MLU researchers have been experimenting with barium titanate to take advantage of these properties. However, pure barium titanate does not absorb much sunlight; as a result, it generates a relatively low photocurrent. The research showed that combining ultra-thin layers of different materials can significantly increase a cell’s yield.
Researchers added a thin paraelectric layer to the cell. Although this layer does not have separated charges, it can become ferroelectric under certain conditions; for example, in low temperatures or when the chemical structure is slightly modified.
MLU physicist Dr. Akash Bhatnagar and his team discovered that a much stronger photovoltaic effect occurs when the ferroelectric layer alternates with not one, but two different paraelectric layers.
The team embedded barium titanate between strontium titanate and calcium titanate. This was achieved by vaporizing the crystals with a high-powered laser, redepositing them on carrier substrates. The result was a material made of 500 layers that was only about 200 nanometers thick.

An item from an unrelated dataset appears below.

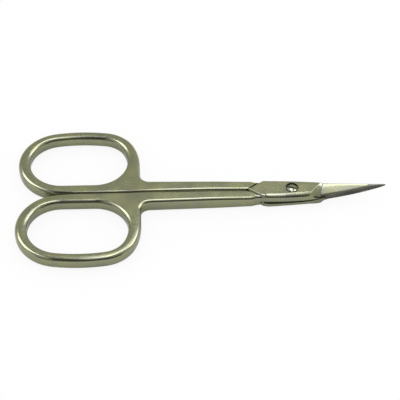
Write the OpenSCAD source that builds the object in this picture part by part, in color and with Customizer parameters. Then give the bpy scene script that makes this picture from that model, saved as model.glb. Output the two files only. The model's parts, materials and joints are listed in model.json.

The MLU team irradiated the cell with laser light to test the new material, and the results surprised them. Compared to pure barium titanate of a similar thickness, the current flow was up to 1,000 times stronger, despite the proportion of barium titanate having been reduced by almost two-thirds.
“The interaction between the lattice layers appears to lead to a much higher permittivity – in other words, the electrons are able to flow much more easily due to the excitation by the light photons,” Bhatnagar said.
The studies show the effect is also resilient as it remained nearly constant over a six-month test period. Further research is underway to understand what exactly causes this photovoltaic effect.